I would say two parts to that. You asked how big a define we see going forward. We really aren’t in a position to give guidance for Q4 because the range of outcomes has been so wide on the top line. But what we said it would meaningfully less than it was in Q4 of last year, which was around $97.0 million. So we don’t see any kind of strength like that in the quarter. And on opex, I would say that legal fees we hope are a pretty much resolved issue at this stage. But we’re focused right across the business. We’re focused across all the functions and we’re not going to hesitate to do the things that we need to do to respond to the economy.

Natarajan Subrahmanyan - Smh Capital

Analyst

On a sequential basis do you think there is any kind of seasonality factor at all which would, given that Septembers results were impacted by similar factors, that you would be up sequentially or is it just at this point it’s really hard to call?

Richard J. Gaynor

Management

It’s too hard for us to call at this stage and then you also have the normal factor of when do certain items in deferred revenue come out of deferred revenue and hit the P&L. And when you combine those factors, we’re just not in a position to give you guidance. We would like to think that the market would stabilize in the fourth quarter and as we go into our Q4 earnings call we’re in a better position to give you outlook for 2009 and maybe more precise guidance, like we used to do on some of the opex lines, but we’re not in a position to do that right now.
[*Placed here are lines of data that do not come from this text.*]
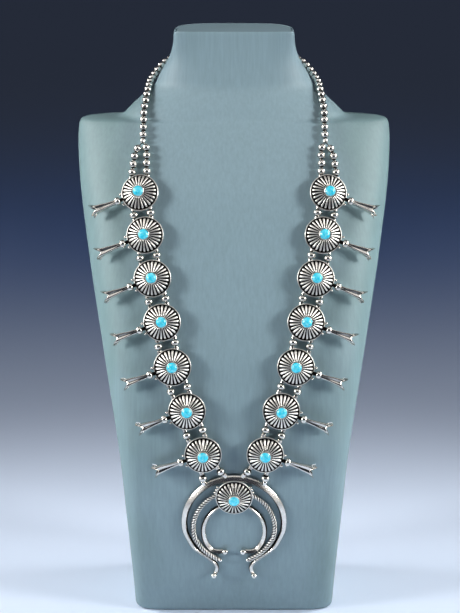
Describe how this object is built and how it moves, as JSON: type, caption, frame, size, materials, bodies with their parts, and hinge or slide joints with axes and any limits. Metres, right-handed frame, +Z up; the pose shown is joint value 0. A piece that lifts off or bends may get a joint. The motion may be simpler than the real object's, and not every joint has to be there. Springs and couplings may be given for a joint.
{
  "type": "squash blossom necklace on a neck bust",
  "caption": "Squash blossom necklace of silver and turquoise with fluted discs, flared blossoms and a crescent naja pendant, lying on a plain painted neck bust.",
  "frame": {"origin": "centre of the flat underside of the bust's foot, where it stands on a surface", "axes": "+Z up along the bust, -Y towards the front where the naja lies, +X to the right as seen from the front; the part is symmetric about the YZ plane"},
  "size_m": [0.1878, 0.1359, 0.346],
  "materials": {
    "paint": "carved wood under brushed pale sage and blue-green paint, matt",
    "silver": "polished silver with dark oxide left in the recesses",
    "turquoise": "polished cabochon, bright sky blue, faintly mottled",
    "thread": "dark grey twisted stringing cord"
  },
  "bodies": {
    "root": {"bust": "paint", "naja": "silver", "naja_turquoise": "turquoise", "clasp": "silver", "left_blossom_1": "silver", "left_blossom_2": "silver", "left_blossom_3": "silver", "left_blossom_4": "silver", "left_blossom_5": "silver", "left_blossom_6": "silver", "left_blossom_7": "silver", "right_blossom_1": "silver", "right_blossom_2": "silver", "right_blossom_3": "silver", "right_blossom_4": "silver", "right_blossom_5": "silver", "right_blossom_6": "silver", "right_blossom_7": "silver", "left_turquoise_1": "turquoise", "left_turquoise_2": "turquoise", "left_turquoise_3": "turquoise", "left_turquoise_4": "turquoise", "left_turquoise_5": "turquoise", "left_turquoise_6": "turquoise", "left_turquoise_7": "turquoise", "right_turquoise_1": "turquoise", "right_turquoise_2": "turquoise", "right_turquoise_3": "turquoise", "right_turquoise_4": "turquoise", "right_turquoise_5": "turquoise", "right_turquoise_6": "turquoise", "right_turquoise_7": "turquoise", "left_neck_beads": "silver", "right_neck_beads": "silver", "left_neck_thread": "thread", "right_neck_thread": "thread", "left_join_bead": "silver", "right_join_bead": "silver", "left_inner_beads": "silver", "left_outer_beads": "silver", "right_inner_beads": "silver", "right_outer_beads": "silver", "left_inner_thread": "thread", "left_outer_thread": "thread", "right_inner_thread": "thread", "right_outer_thread": "thread"}
  },
  "joints": []
}
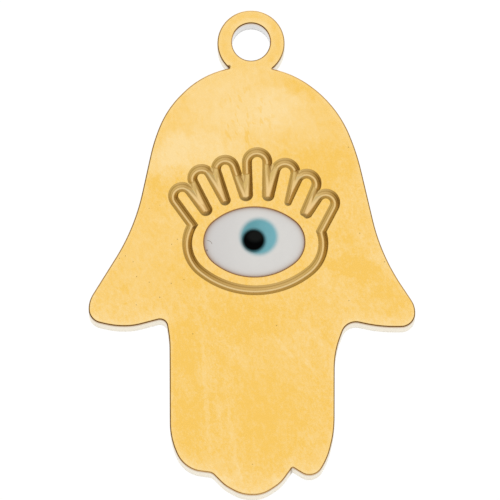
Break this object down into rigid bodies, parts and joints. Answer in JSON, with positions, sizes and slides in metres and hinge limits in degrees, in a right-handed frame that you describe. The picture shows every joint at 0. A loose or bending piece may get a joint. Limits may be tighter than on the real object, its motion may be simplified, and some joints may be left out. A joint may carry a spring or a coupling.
{
  "type": "hamsa pendant",
  "caption": "Flat gold coloured hand pendant with a hanging loop, an engraved eye with lashes and an enamel inlay.",
  "frame": {"origin": "centre of the outline's box, on the flat back", "axes": "+X to the right as the front is seen, +Y from the fingertips to the hanging loop, +Z out of the front face"},
  "size_m": [0.017, 0.026, 0.0015],
  "materials": {
    "gold": "polished, gold coloured",
    "white": "gloss enamel",
    "blue": "gloss enamel",
    "black": "gloss enamel"
  },
  "bodies": {
    "root": {"hand_plate": "gold", "white_enamel": "white", "blue_enamel": "blue", "black_enamel": "black"}
  },
  "joints": []
}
Natarajan Subrahmanyan - Smh Capital

Analyst

That G&A legal fee expense of $5.0 million, since some of these are settled does it drop off sharply?

Richard J. Gaynor

Management

It will drop off fairly significantly from that level.

Karen Cellupica

Investor Relations

That does complete this morning’s financial results conference call. We would like to thank you again for joining us and we appreciate your interest in Sonus Networks.

Operator

Operator

This concludes today’s conference call. For a replay of today’s conference call please dial in 1-800-633-8284. For international callers, please dial 1-402-977-9140. The playback reservation number is 21397294.